Howell City Council Appoints New Manager Amid Resignation
May 11, 2021
By Jessica Mathews & Jon King / email@example.com
The Howell City Council is moving on following the abrupt resignation of its city manager amid staff turmoil and an acknowledgment of "unpleasantries", but no details on just what led to the departure of Paul DeBuff.
DeBuff submitted his resignation last Thursday, saying he appreciated the opportunity and wished the “City, the Council, and staff the very best.” He served in the role for less than a year. Council met virtually Monday night and approved a motion to accept the resignation effective immediately and amend DeBuff’s employment agreement to provide two months’ severance of salary and benefits paid through July 6th, with vacation benefits to be paid out in lump sum per contract. Council approved a separate motion to appoint DPS Director Erv Suida as city manager.
Mayor Nick Proctor commented that it’s been a difficult couple of weeks managing a situation with very few viable options. He thanked staff members for being willing to provide candid input but also thanked DeBuff, who he said that after a few hours of difficult and uncomfortable discussion remained composed in explaining his perspective of the issues and walking through the few options available moving forward. Proctor further thanked Council for allowing him adequate flexibility in managing a way forward under difficult time constraints, saying the motion was the best outcome for a very troubling situation.
Proctor said he remains deeply troubled and unsettled by events over the last ten days and it saddened him to know it could have been avoided if Council was made aware of issues long ago to either correct issues or provide mentoring before critical mass made things irreconcilable. He said there were few viable options and wished DeBuff the best in his future endeavors – adding he didn’t view it as a negative but missteps in managing change.
One resident asked for more information about why DeBuff resigned. Proctor responded to say that the changes DeBuff was trying to implement weren’t being effectively staffed out and it became untenable but added he would be happy to speak with her independently.

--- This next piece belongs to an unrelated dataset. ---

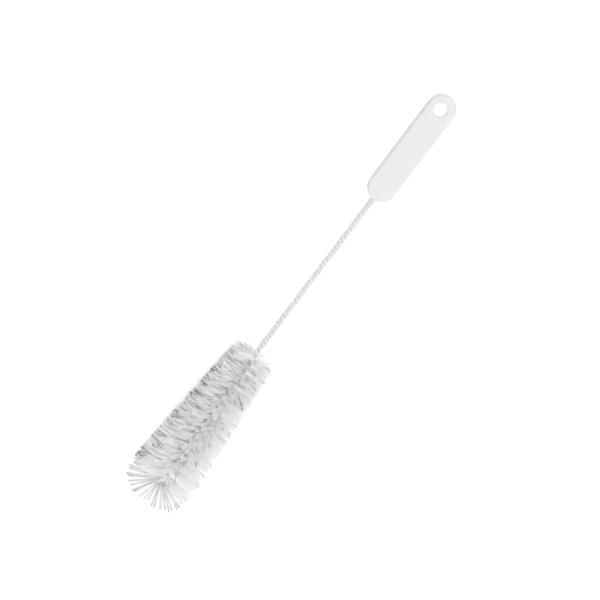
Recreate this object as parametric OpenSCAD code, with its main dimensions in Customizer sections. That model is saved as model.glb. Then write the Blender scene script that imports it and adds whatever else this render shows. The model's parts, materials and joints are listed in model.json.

Councilman Randy Greene commended Proctor for his handling of the situation. He said Proctor’s actions prove how much Council and the City will miss his leadership next year and thanked him for all of the communication and how he handled a really tough situation – further stressing that staff is valued enormously. Proctor is not running for re-election.
Council discussed steps moving forward in hiring a new manager and had shared concerns about another search. Councilman Greene said it was with the utmost respect that he made the motion to appoint Suida as the new manager, pending the outcome of successful contract discussions. Suida had served as the interim manager for a year after longtime manager Shea Charles resigned and DeBuff was hired. Proctor commented that Suida did a fantastic job during a year of social upheaval and has his full confidence.
The motion was approved unanimously and Suida commented that he appreciates it and wishes it was under different circumstances but he’ll be glad to serve the community in this capacity and hopefully come to some terms – adding he appreciates the vote of confidence. A contract will be brought back to Council for consideration.
Finally, at the end of the meeting, Proctor brought forward new business that he said hopes will preclude a future mayor and council from being blind-sided and put in a situation of being unaware of dissatisfaction. He asked for Council’s support to “hopefully prevent a recurrence of the recent unpleasantries." However, the nature of those "unpleasantries" remains unreported as city officials have been tight-lipped about the specific details on what led to DeBuff's surprise departure.
Council unanimously approved a motion to direct Suida, the attorney and HR specialist to undertake a review of any whistleblower policies on the books and propose changes that would clearly articulate how to report issues of concern. They’ll report back to Council with recommendations.